I guess the interesting point of discussion here is "personal inclination". A lot of my female friends have stories about how their parents encouraged their brothers to fix things around the house, get their hands dirty, read manuals, and set up new appliances. They tell me how they were, conversely, encouraged to make friends, maintain relationships, and steered toward more aesthetic pursuits like art, drama, or music.

My sister, at an age when she had no strong interests of her own, was given paintbrushes and nice paper as gifts by our parents but not Legos because they felt like girls were more likely to enjoy aesthetic things than mechanical things. Funny enough, as an adult she has neither mechanical nor aesthetic interests. The question I guess is how much of "personal inclination" is driven by these small decisions of what options we give to kids.

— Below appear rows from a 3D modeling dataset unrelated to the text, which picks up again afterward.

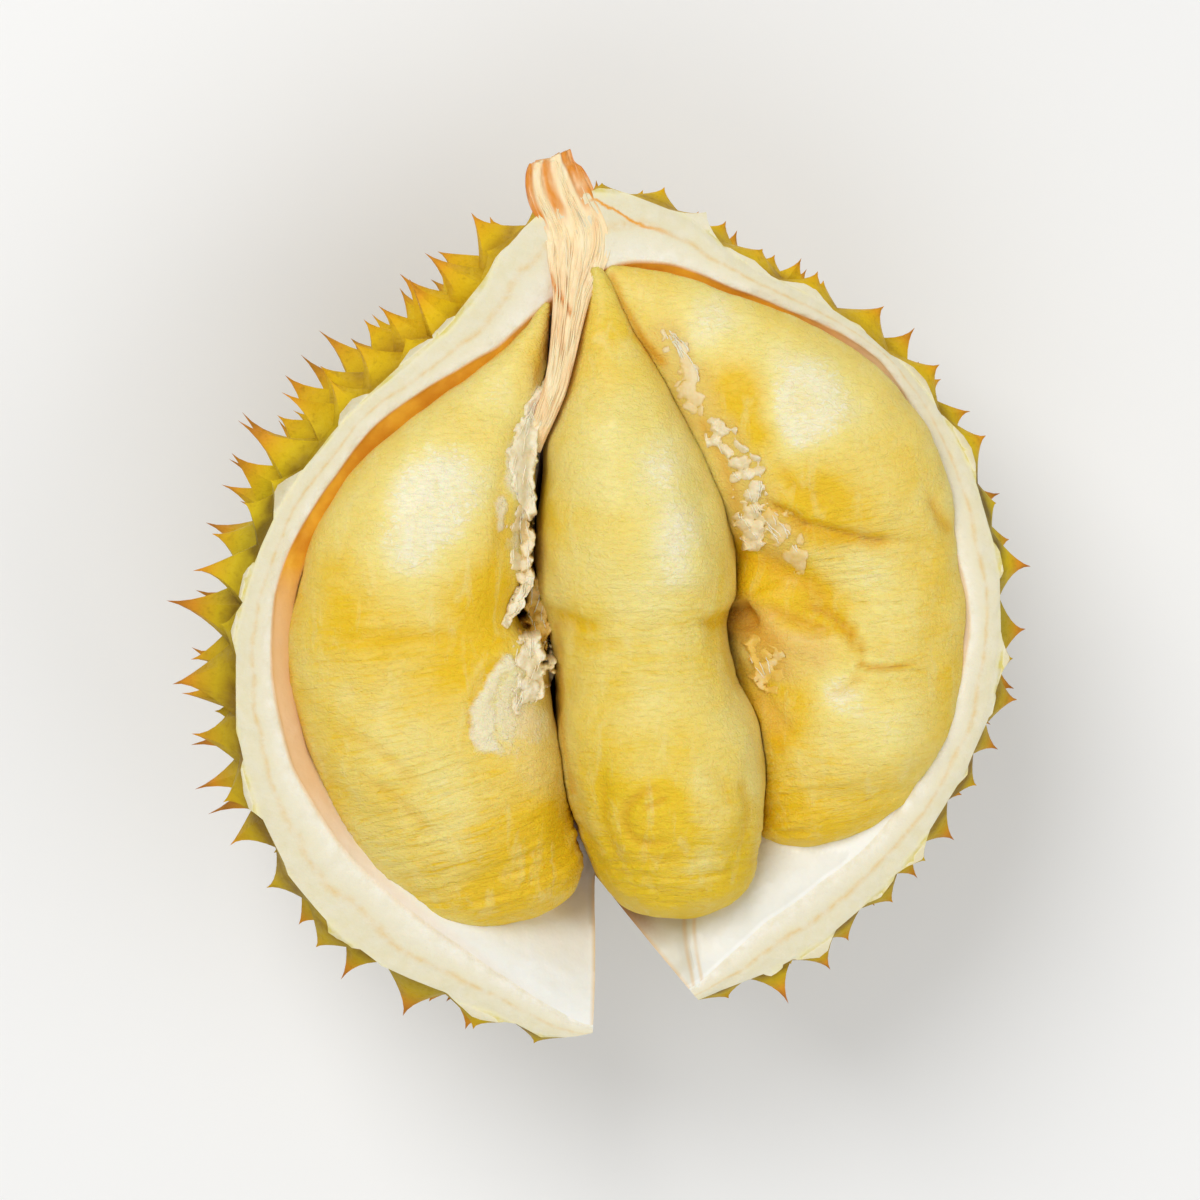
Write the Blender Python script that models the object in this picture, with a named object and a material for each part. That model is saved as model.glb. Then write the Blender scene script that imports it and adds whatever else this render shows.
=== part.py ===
"""An opened durian half, lying on its thorny back with the split face up.

X runs across the half, Y along the fruit towards the stem, Z up out of the split face.
The origin lies on the surface the half rests on, under the middle of its outline.
"""

import math
import random

import bmesh
import bpy
from mathutils import Vector

MM = 0.001

# The rind
RIM_HEIGHT = 96.0 * MM  # split face above the surface it rests on
BACK_HEIGHT = 8.5 * MM  # lowest point of the rind between its thorns
RIM_ANGLE = math.radians(105)  # from the lowest point of the back up to the rim
MEAN_RADIUS = 94.0 * MM
BACK_ROUNDING = 3  # how soon the outline of the rim fades into the round back

# Radius of the rim by its angle in degrees, anticlockwise from +X
RIM_RADII = [
    (0, 93.0), (20, 91.5), (40, 90.0), (57, 86.5), (70, 86.0), (82, 92.5), (92, 98.5),
    (103, 96.0), (113, 85.0), (123, 79.0), (140, 79.5), (158, 84.0), (175, 90.0),
    (193, 95.7), (208, 100.0), (221, 104.5), (235, 104.5), (249, 103.0), (264, 106.0),
    (281, 97.5), (296, 96.2), (312, 94.3), (330, 93.5), (346, 94.2),
]

# The thorns
THORNS_ON_WHOLE_FRUIT = 640
THORN_LENGTH = 11.0 * MM
THORN_SPREAD = 0.12  # share of its length that a thorn may differ by
THORN_JITTER = 0.3  # share of the spacing that a thorn may stray by
RIM_MARGIN = 6.0 * MM  # thorns grow to full length over this strip under the rim
SPLIT_MARGIN = 20.0 * MM  # and over this one beside the split
STEM_COLLAR = 15.0 * MM  # no thorns this close to the stem's base
GOLDEN_ANGLE = math.pi * (3 - math.sqrt(5))
SEED = 11

# The split at the blossom end, seen from above: its inner end and its two tips
SPLIT_END = (-4.2, -69.0)
SPLIT_TIP_LEFT = (-7.5, -107.0)
SPLIT_TIP_RIGHT = (18.5, -95.5)

# The three chambers, seen from above in millimetres
CHAMBER_LEFT = [
    (-17, 68), (-27, 64), (-44, 51), (-62, 38), (-77, 20), (-84, -2), (-84, -24), (-78, -50),
    (-67, -68), (-50, -82), (-31, -93), (-10, -99), (0, -92), (-2, -68), (-11, -50),
    (-17, -30), (-23, -12), (-28, 8), (-27, 32), (-21, 54),
]
CHAMBER_MIDDLE = [
    (-4, 72), (-9, 56), (-15, 36), (-18, 12), (-17, -12), (-13, -34), (-8, -52), (-6, -70),
    (-4, -88), (7, -92), (14, -92), (14.5, -80), (20, -64), (29, -48), (31, -32), (26, -12),
    (26, 4), (22, 22), (14, 42), (5, 60),
]
CHAMBER_RIGHT = [
    (4, 76), (18, 75), (32, 70), (45, 64.5), (58, 57.5), (69, 47), (78, 30), (84, 6), (84, -18),
    (77, -42), (65, -60), (52, -72), (37, -84), (20, -92), (18, -80), (23, -64), (32, -48),
    (35, -32), (30, -12), (30, 4), (26, 22), (18, 42), (9, 60),
]
# How a chamber closes in as it goes down: depth under the rim, and share of its outline
CHAMBER_PROFILE = [(-6, 1.0), (25, 0.98), (42, 0.90), (56, 0.74), (64, 0.50), (67, 0.25)]

# Flesh: rungs across each lobe from its stem end, as
# (inner edge x, y), (outer edge x, y), top, bottom, in millimetres
PULP_LEFT = [
    ((-17.5, 71), (-19.5, 71), 95, 90),
    ((-18.5, 62), (-28, 63.5), 98, 80),
    ((-20.5, 49.5), (-41, 51), 101, 66),
    ((-25.5, 34), (-60, 35), 104, 52),
    ((-28.5, 19), (-73, 17.5), 106, 42),
    ((-28, 5), (-79, -2), 107, 36),
    ((-25, -7), (-79.5, -21), 106, 33),
    ((-21, -18), (-76, -38), 105, 33),
    ((-15.5, -33), (-70, -52), 103, 34),
    ((-11.5, -49), (-61, -65), 101, 37),
    ((-9.5, -62), (-50, -75.5), 97, 44),
    ((-12, -71.5), (-38, -81.5), 91, 54),
    ((-19, -78), (-29, -84), 82, 66),
]
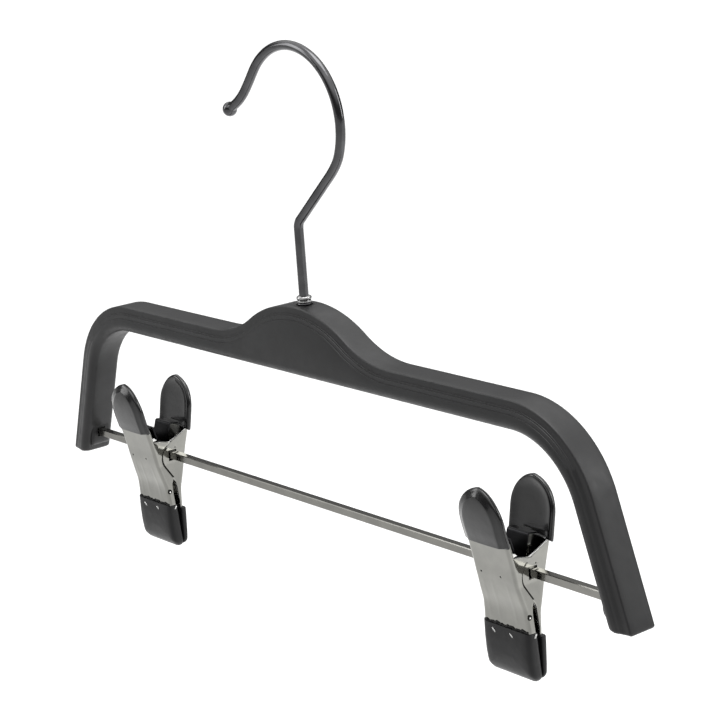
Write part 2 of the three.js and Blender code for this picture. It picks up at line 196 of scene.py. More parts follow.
def moulded_plastic():
    """Charcoal plastic with a fine moulded grain and faint flow marks."""
    made = Material("moulded_plastic", specular=0.42)
    clouds = made.noise(90, 4)
    made.colour(clouds, (0.0070, 0.0070, 0.0074), (0.0105, 0.0105, 0.0110))
    made.roughness(made.noise(240, 2), 0.40, 0.48)
    made.bump(made.noise(5200, 2), 0.00001)
    made.bump(made.noise(500, 2), 0.000012)
    return made.material


def plating_or_painted_light(name, dark, light, rough, brushed, depth=0.000002):
    """Metal with cloudy colour and fine lines from drawing or rolling: black-nickel plating, and also
    painted shade and painted highlights.
    """
    made = Material(name, metallic=1.0)
    made.colour(made.noise(160, 3), dark, light)
    lines = made.noise(900, 3, brushed)
    made.roughness(lines, *rough)
    made.bump(lines, depth)
    return made.material


def vinyl(name, dark, light, rough, grain, coat, specular=0.4):
    """Dipped vinyl: skin with a slight orange peel. It also makes the near-black painted shade along the
    front pad's top edge.
    """
    made = Material(name, coat=coat, coat_roughness=0.1, specular=specular)
    made.colour(made.noise(140, 4), dark, light)
    made.roughness(made.noise(300, 3), *rough)
    made.bump(made.noise(grain, 2), 0.00002)
    made.bump(made.noise(260, 1), 0.00008)
    return made.material


PLASTIC = moulded_plastic()
WIRE = plating_or_painted_light("wire_plating", (0.075, 0.075, 0.078), (0.105, 0.105, 0.108), (0.14, 0.20), (1, 1, 0.2))
RING = plating_or_painted_light("ring_plating", (0.28, 0.28, 0.28), (0.38, 0.38, 0.375), (0.08, 0.14), (1, 1, 1))
STEEL_BAR = plating_or_painted_light("bar_plating", (0.24, 0.236, 0.22), (0.28, 0.276, 0.255), (0.12, 0.18),
                         (0.03, 1, 1))
SHEET_METAL = plating_or_painted_light("sheet_plating", (0.250, 0.249, 0.232), (0.285, 0.283, 0.262), (0.09, 0.13),
                           (1, 1, 0.08), 0.0000008)
# Painted highlight: metal far brighter than the plating, on the sheets' cut edges, the lugs and the pip
# domes
HIGHLIGHT_METAL = plating_or_painted_light("painted_highlight_metal", (0.75, 0.75, 0.73), (0.9, 0.9, 0.88), (0.3, 0.4), (1, 1, 1))
GAP_BLACK = plating_or_painted_light("gap_shadow_black", (0.010, 0.010, 0.009), (0.016, 0.016, 0.014), (0.5, 0.6),
                         (1, 1, 1))
# Painted highlight: the barbs are brighter than the plate they belong to
TOOTH_HIGHLIGHT = plating_or_painted_light("tooth_painted_highlight", (0.55, 0.55, 0.54), (0.65, 0.65, 0.64), (0.2, 0.3), (1, 1, 1))
SPRING_METAL = plating_or_painted_light("spring_steel", (0.014, 0.014, 0.015), (0.022, 0.022, 0.023), (0.30, 0.38),
                            (0.1, 1, 1))
GRIP_VINYL = vinyl("grip_vinyl", (0.0030, 0.0030, 0.0032), (0.0050, 0.0050, 0.0053), (0.20, 0.27), 2600, 0.4)
# Painted shade: near-black for the strip along the front pad's top edge
PAD_EDGE_SHADE = vinyl("pad_edge_painted_shade", (0.0015, 0.0015, 0.0015), (0.0025, 0.0025, 0.0025), (0.6, 0.7), 2600, 0)
PAD_VINYL = vinyl("pad_vinyl", (0.0055, 0.0055, 0.006), (0.0085, 0.0085, 0.009), (0.34, 0.42), 3400, 0, 0.28)


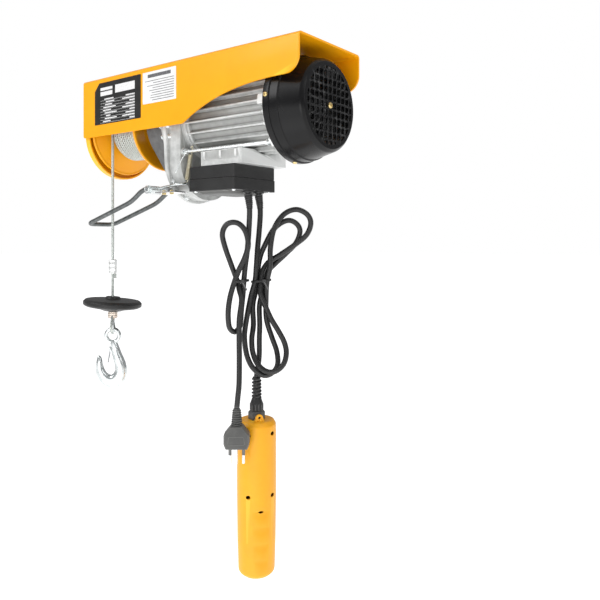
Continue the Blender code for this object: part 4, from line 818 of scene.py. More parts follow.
def frame_pieces():
    """Bent sheet channel, its end plate and two plain data plates."""
    w, t, bend = HALF_W, SHEET, 0.005
    low = -DEEP - 0.002
    section = ([(-w, low)] + arc(-w + bend, -bend, bend, 180, 90, 10)
               + arc(w - bend, -bend, bend, 90, 0, 10) + [(w, low), (w - t, low)]
               + arc(w - bend, -bend, bend - t, 0, 90, 8)
               + arc(-w + bend, -bend, bend - t, 90, 180, 8) + [(-w + t, low)])
    h, c = HALF_L, 0.022
    side = ([(-h, 0.005), (-h, -DEEP + 0.004)]
            + arc(-h + 0.004, -DEEP + 0.004, 0.004, 180, 270, 6)[1:]
            + bezier((0.012, -DEEP), (0.065, -0.062), (0.120, -SHALLOW - 0.0003),
                     (h - c, -SHALLOW), 40)
            + arc(h - c, -SHALLOW + c, c, -90, 0, 18)[1:] + [(h, 0.005)])
    bm = carve(started(slab, section, "X", -h, h), started(slab, side, "Y", -0.09, 0.09),
               "INTERSECT")
    holes = bmesh.new()
    for x in (-0.110, 0.110):
        for y in (-0.040, 0.040):
            rod(holes, (x, y, -0.01), (x, y, 0.01), 0.0055, 40)
    piece("frame_channel_bent", carve(bm, holes), "frame_channel", bevel=0.0006, segments=3)
    soften("drum_end_plate", 0.0007)

    front = -w
    x0, x1, z0, z1 = -0.1888, -0.0765, -0.0750, -0.0090
    bm = bmesh.new()
    plate = rounded([(x0, z0, 0.001), (x1, z0, 0.001), (x1, z1, 0.001), (x0 + 0.0115, z1, 0.001),
                     (x0, z1 - 0.0122, 0.001)], 3)
    slab(bm, plate, "Y", front - 0.0005, front - 0.00002)

    def bar(left, right, low, high, mat=1):
        block(bm, (left, front - 0.00065, low), (right, front - 0.0004, high), mat)

    # Blank header panels, then rows of plain bars over thin rules
    bar(-0.1370, -0.0900, -0.0290, -0.0165)
    bar(-0.1740, -0.1440, -0.0215, -0.0170)
    bar(-0.1740, -0.1440, -0.0300, -0.0235)
    rows, pitch = 9, 0.0044
    for i in range(rows):
        z = -0.0350 - pitch * i
        bar(-0.0900 - 0.021 - 0.010 * math.sin(i * 2.1), -0.0900, z - 0.0018, z)
        bar(-0.1640 + 0.004 * math.sin(i * 1.3), -0.1410 + 0.008 * math.sin(i * 2.9), z - 0.0018, z)
        bar(-0.1740, -0.0900, z - 0.0030, z - 0.0027)
    extra("data_plate", bm, "frame", looks=[PLATE_BLACK, PRINT_WHITE])

    x0, x1, z0, z1 = -0.0716, 0.0009, -0.0560, -0.0090
    bm = bmesh.new()
    plate = rounded([(x0, z0, 0.001), (x1, z0, 0.001), (x1, z1, 0.001), (x0, z1, 0.001)], 3)
    slab(bm, plate, "Y", front - 0.0004, front - 0.00002)

    def dark(left, right, low, high):
        block(bm, (left, front - 0.00055, low), (right, front - 0.0003, high), 1)

    dark(-0.0600, -0.0100, -0.0180, -0.0130)
    for i in range(9):
        z = -0.0225 - 0.0036 * i
        dark(-0.0660 + 0.018 * abs(math.sin(i * 1.7)), -0.0035, z - 0.0008, z)
    extra("rating_plate", bm, "frame", looks=[PLATE_WHITE, PRINT_DARK])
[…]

I will say my experiences are colored by the fact that my family is a low-income immigrant family in the US from a culture with definite gender discrimination and so they hold stronger gender prejudices than probably a high-income Scandinavian family. My guess is also that younger generations have grown up with a much better idea of gender equality and will raise their kids with less of this prejudice.

I also observed in my school that a lot of women felt more comfortable in the math department than CS (though CS had much less prestige compared to now), so thanks for your story and background.

I think I may also have somewhat of a blind spot here because I grew up with a mom who is a software engineer herself and I was bought a bunch of electronics/building toys by engineer relatives on both sides. When I was 13 or 14 I was given the parts for a computer under the instruction to put it together and make sure to dual boot linux. I knew a fair number of other girls my age whose parents really wanted them to be engineers/devs and did similar things, but a lot of them were uninterested and went on to happy careers in other fields.

The math vs CS dept thing is concerning because at the foundations they're very similar fields. It's such a strange phenomenon that my graph theory elective in the math dept was 30 or 40% female, yet algorithms was 5% female. Definitely at my institution there were structural issues in the CS dept that didn't exist in the math dept.

Lol our CS and math departments had the exact same thing. I remember our algebraists were 50/50 men and women but the algorithms folks were 5% women.